DIRECTIONS FOR THIS TASK
Print, exactly as they stand, the lines from the start of the listing to the line containing "GROOVE_DEPTH = 0.15 * MM", inclusive.

* * * * *

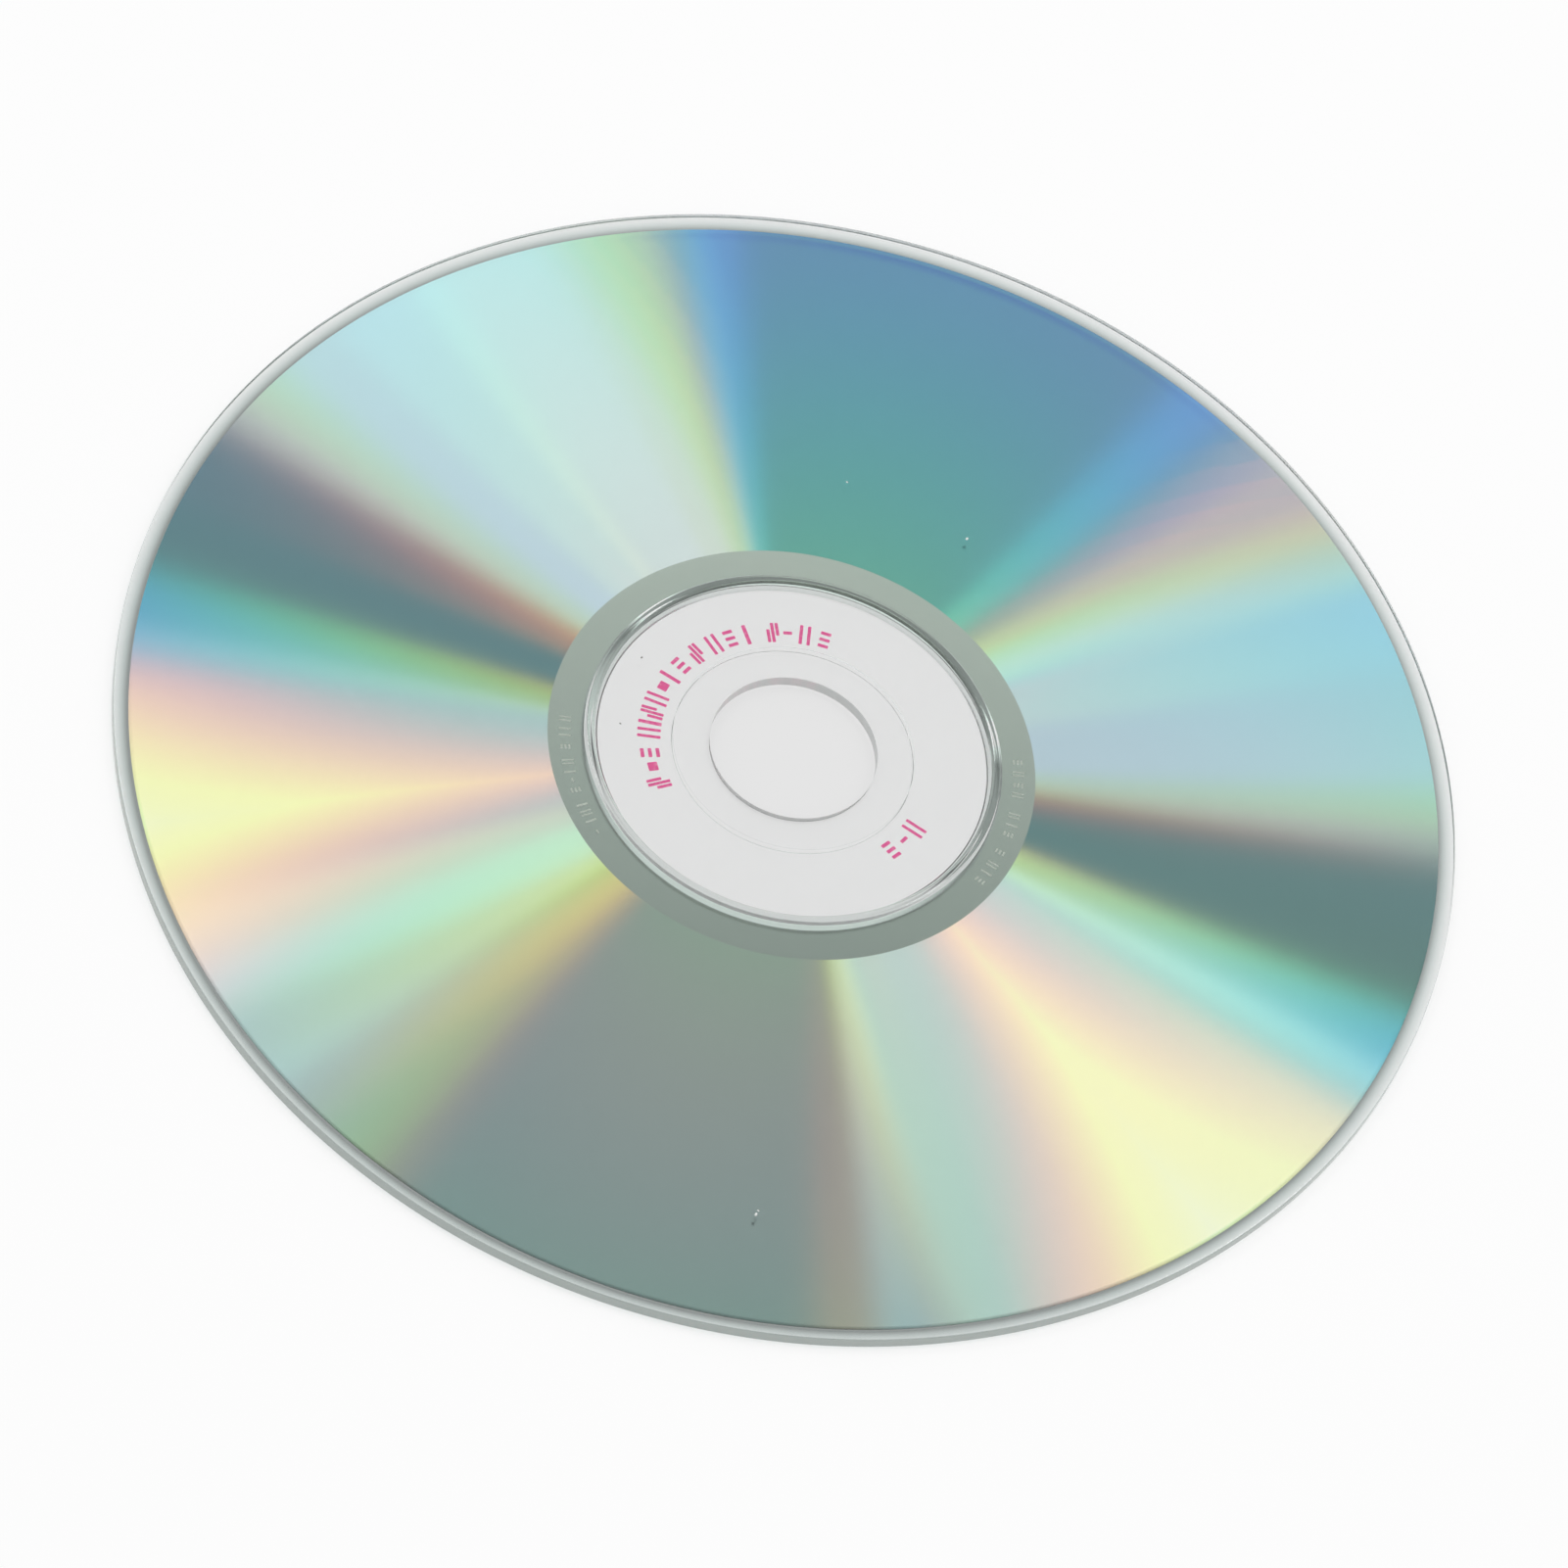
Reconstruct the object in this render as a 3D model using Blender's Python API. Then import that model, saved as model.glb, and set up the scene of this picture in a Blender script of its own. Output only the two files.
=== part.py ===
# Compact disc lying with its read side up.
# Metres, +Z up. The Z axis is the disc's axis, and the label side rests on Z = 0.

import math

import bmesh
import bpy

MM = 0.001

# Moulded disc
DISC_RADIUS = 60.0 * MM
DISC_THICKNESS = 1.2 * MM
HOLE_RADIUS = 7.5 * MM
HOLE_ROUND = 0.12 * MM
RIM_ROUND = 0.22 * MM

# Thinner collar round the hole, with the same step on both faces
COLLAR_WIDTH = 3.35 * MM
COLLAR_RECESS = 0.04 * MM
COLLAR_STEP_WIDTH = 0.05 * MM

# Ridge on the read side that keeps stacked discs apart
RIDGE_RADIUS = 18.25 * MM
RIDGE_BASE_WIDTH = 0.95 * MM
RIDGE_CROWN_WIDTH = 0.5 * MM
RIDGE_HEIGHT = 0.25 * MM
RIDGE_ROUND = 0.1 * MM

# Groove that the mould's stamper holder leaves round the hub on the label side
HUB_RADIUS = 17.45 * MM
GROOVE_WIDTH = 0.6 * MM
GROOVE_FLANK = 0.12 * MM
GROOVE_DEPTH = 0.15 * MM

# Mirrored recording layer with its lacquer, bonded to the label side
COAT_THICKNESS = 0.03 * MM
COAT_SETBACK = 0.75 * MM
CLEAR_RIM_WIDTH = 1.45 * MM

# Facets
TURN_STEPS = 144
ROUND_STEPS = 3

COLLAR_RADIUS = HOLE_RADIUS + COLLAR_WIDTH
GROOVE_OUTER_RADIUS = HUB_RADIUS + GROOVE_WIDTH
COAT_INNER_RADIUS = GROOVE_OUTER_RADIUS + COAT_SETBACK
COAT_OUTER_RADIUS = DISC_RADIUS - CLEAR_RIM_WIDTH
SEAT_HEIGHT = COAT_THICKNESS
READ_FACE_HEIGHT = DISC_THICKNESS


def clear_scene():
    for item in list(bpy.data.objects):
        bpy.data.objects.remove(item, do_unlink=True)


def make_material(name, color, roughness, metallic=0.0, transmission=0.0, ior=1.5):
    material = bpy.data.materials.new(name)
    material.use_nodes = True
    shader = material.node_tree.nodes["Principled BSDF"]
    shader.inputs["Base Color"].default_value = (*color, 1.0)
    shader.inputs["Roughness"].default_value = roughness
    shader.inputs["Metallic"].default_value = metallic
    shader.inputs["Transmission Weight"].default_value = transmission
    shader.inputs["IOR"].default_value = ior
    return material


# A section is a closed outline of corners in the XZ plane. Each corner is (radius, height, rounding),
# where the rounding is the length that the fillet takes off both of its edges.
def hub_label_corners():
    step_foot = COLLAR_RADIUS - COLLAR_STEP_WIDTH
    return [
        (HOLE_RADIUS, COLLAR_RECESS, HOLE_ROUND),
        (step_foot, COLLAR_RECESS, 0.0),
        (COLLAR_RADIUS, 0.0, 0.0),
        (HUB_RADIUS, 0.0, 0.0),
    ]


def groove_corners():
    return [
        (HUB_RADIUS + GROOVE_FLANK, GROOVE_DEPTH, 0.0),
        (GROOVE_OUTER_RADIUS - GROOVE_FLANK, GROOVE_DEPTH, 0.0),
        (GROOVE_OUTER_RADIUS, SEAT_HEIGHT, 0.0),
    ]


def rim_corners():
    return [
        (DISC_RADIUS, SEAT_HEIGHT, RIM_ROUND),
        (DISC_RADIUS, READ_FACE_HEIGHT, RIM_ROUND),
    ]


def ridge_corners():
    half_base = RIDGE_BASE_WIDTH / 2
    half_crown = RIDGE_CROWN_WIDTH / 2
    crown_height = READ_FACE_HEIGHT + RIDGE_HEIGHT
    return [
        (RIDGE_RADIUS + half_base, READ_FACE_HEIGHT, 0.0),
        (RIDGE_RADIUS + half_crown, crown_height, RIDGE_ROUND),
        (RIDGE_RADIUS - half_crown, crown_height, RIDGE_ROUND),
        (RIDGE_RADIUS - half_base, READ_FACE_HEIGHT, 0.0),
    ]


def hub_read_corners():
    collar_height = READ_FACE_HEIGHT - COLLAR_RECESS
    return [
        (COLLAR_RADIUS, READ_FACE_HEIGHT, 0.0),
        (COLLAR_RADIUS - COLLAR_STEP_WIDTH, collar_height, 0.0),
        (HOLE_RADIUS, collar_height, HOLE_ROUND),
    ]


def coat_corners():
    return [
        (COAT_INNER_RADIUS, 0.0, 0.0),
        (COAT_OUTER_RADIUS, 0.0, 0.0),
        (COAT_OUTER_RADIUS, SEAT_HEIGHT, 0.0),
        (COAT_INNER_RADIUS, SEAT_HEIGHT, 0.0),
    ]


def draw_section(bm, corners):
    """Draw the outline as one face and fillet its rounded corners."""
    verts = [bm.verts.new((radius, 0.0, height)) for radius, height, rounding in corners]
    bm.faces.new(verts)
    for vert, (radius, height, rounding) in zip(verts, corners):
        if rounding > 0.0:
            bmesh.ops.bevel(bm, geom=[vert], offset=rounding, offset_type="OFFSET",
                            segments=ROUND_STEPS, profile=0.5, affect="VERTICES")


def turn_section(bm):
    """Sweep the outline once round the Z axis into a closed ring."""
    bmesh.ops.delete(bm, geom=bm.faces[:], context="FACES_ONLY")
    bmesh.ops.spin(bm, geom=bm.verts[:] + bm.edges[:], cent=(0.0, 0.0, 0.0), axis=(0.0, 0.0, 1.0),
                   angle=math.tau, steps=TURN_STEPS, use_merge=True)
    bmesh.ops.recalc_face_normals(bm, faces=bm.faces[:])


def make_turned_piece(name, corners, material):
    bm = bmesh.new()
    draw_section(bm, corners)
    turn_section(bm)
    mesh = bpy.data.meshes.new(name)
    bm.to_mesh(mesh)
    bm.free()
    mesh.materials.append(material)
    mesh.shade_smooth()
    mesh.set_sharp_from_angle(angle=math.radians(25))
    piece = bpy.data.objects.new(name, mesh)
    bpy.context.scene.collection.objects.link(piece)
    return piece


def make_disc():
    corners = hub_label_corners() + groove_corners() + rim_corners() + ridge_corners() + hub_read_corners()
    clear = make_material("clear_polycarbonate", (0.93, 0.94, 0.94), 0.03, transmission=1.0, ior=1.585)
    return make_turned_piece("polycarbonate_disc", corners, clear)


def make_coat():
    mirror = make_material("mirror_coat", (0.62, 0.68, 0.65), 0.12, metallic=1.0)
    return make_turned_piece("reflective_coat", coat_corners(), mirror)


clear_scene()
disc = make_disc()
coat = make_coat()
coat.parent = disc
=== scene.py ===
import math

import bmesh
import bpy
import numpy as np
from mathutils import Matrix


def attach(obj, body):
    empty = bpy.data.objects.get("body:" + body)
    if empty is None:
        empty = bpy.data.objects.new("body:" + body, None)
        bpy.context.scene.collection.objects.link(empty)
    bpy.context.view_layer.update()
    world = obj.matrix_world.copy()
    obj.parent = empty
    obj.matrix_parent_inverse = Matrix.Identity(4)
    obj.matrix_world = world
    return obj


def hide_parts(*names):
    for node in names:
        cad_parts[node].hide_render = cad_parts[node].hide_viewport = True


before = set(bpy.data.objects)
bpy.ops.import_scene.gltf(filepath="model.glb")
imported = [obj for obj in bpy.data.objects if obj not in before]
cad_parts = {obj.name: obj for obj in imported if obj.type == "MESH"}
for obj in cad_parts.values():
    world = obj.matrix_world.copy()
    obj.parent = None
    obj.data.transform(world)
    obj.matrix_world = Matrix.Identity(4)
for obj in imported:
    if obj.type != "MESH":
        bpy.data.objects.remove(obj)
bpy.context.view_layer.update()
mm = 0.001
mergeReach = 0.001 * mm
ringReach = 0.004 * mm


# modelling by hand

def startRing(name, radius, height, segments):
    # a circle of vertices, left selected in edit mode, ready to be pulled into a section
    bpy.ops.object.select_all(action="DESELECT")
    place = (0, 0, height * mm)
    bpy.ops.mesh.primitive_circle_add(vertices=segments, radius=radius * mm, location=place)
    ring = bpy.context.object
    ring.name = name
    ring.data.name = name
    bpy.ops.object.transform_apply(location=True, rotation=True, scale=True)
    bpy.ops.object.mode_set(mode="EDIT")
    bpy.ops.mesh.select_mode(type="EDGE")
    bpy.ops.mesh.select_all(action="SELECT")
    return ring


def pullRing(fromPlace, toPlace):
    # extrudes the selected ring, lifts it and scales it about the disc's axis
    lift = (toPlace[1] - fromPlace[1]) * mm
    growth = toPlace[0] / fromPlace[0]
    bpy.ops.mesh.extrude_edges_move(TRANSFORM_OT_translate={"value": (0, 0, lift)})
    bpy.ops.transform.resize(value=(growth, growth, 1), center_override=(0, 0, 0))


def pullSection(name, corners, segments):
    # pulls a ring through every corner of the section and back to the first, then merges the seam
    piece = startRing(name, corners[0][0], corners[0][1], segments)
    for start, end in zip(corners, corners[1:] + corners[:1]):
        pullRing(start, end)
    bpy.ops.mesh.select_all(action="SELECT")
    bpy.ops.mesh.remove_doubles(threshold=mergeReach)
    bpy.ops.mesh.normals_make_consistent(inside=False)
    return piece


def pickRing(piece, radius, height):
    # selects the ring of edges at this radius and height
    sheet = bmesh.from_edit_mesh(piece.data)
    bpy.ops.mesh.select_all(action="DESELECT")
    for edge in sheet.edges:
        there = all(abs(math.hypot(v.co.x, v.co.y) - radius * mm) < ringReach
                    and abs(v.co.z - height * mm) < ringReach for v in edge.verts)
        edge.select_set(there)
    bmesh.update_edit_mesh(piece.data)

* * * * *

ANSWER TO THIS TASK
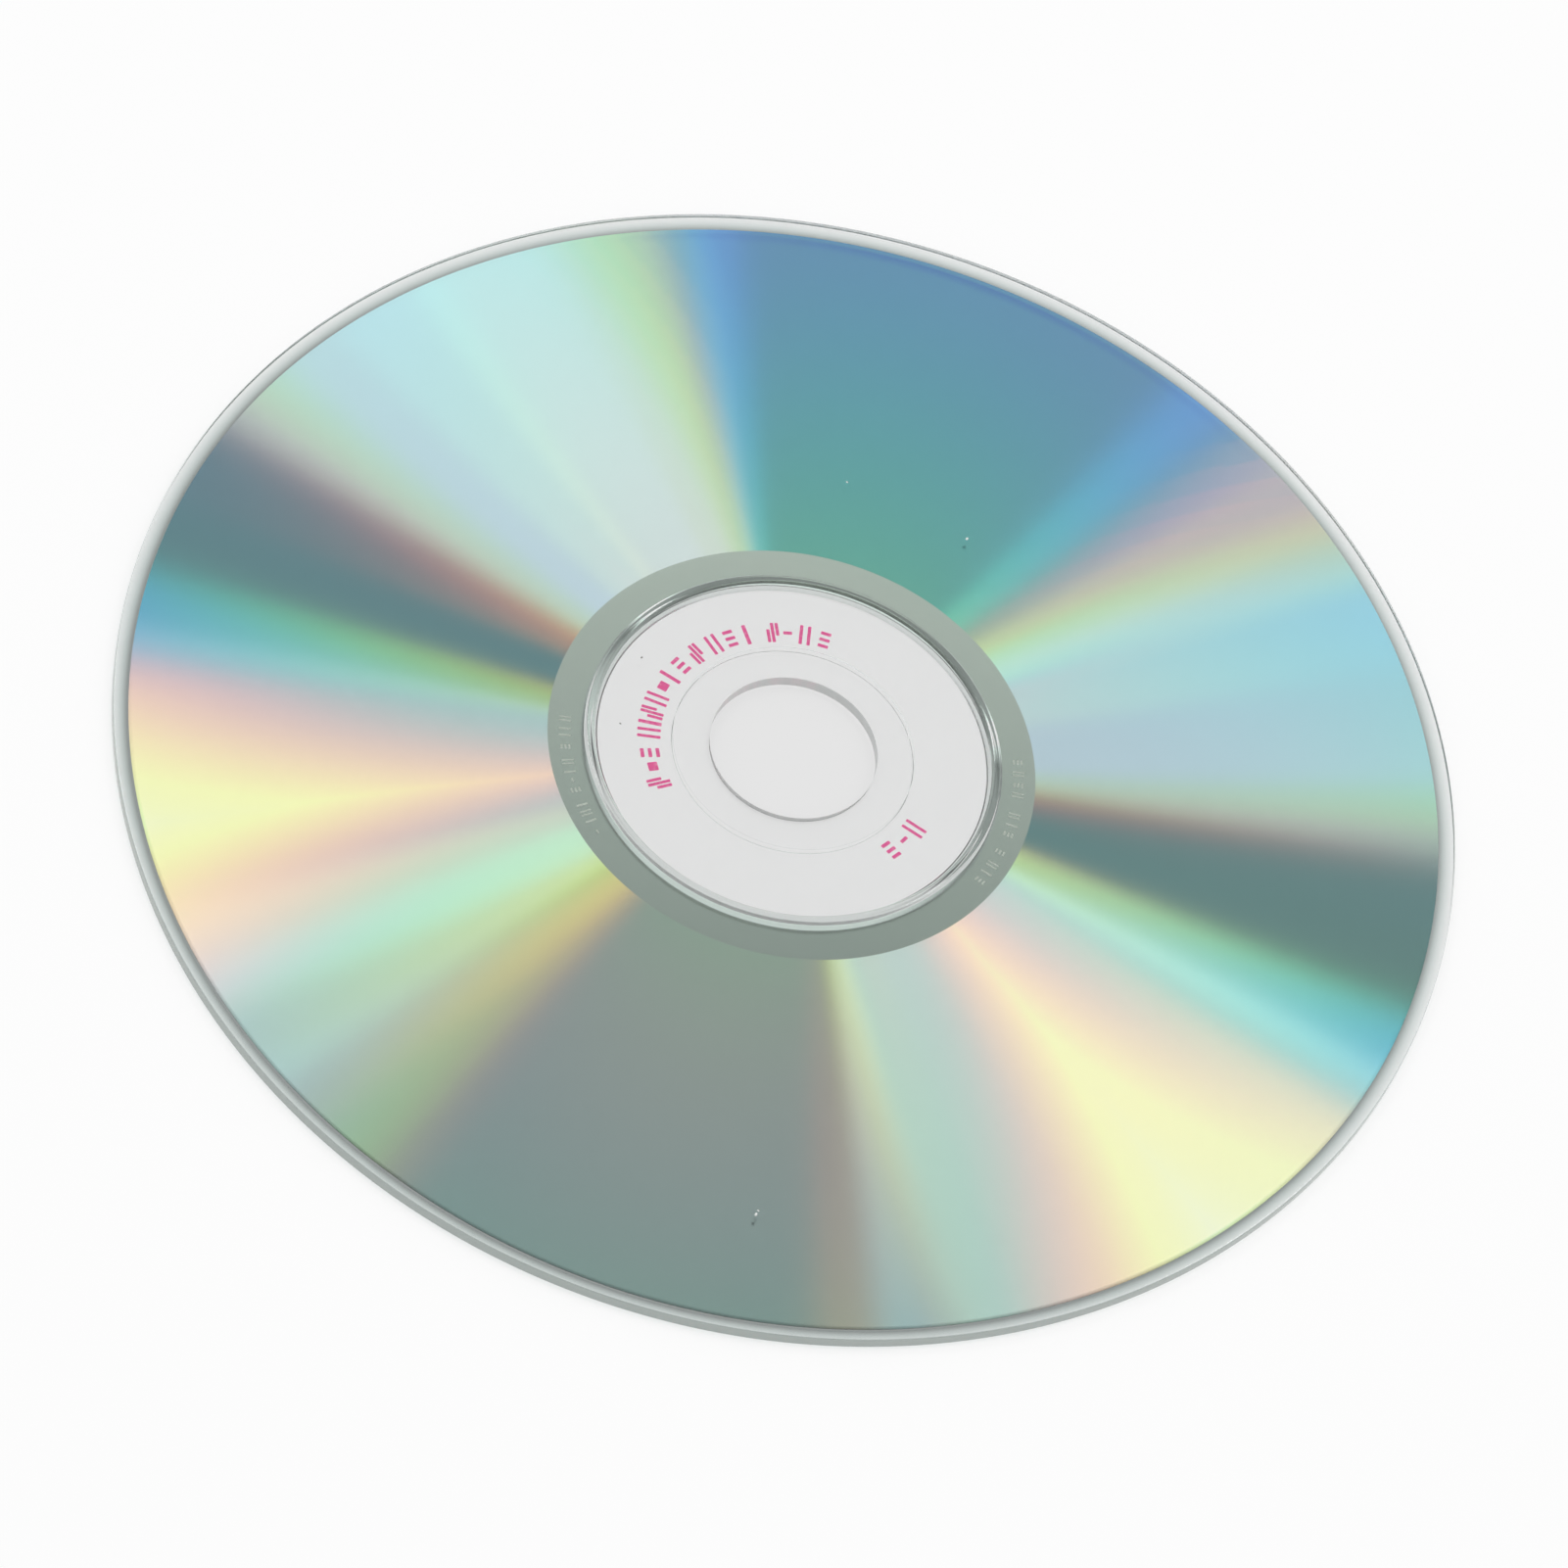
Reconstruct the object in this render as a 3D model using Blender's Python API. Then import that model, saved as model.glb, and set up the scene of this picture in a Blender script of its own. Output only the two files.
=== part.py ===
# Compact disc lying with its read side up.
# Metres, +Z up. The Z axis is the disc's axis, and the label side rests on Z = 0.

import math

import bmesh
import bpy

MM = 0.001

# Moulded disc
DISC_RADIUS = 60.0 * MM
DISC_THICKNESS = 1.2 * MM
HOLE_RADIUS = 7.5 * MM
HOLE_ROUND = 0.12 * MM
RIM_ROUND = 0.22 * MM

# Thinner collar round the hole, with the same step on both faces
COLLAR_WIDTH = 3.35 * MM
COLLAR_RECESS = 0.04 * MM
COLLAR_STEP_WIDTH = 0.05 * MM

# Ridge on the read side that keeps stacked discs apart
RIDGE_RADIUS = 18.25 * MM
RIDGE_BASE_WIDTH = 0.95 * MM
RIDGE_CROWN_WIDTH = 0.5 * MM
RIDGE_HEIGHT = 0.25 * MM
RIDGE_ROUND = 0.1 * MM

# Groove that the mould's stamper holder leaves round the hub on the label side
HUB_RADIUS = 17.45 * MM
GROOVE_WIDTH = 0.6 * MM
GROOVE_FLANK = 0.12 * MM
GROOVE_DEPTH = 0.15 * MM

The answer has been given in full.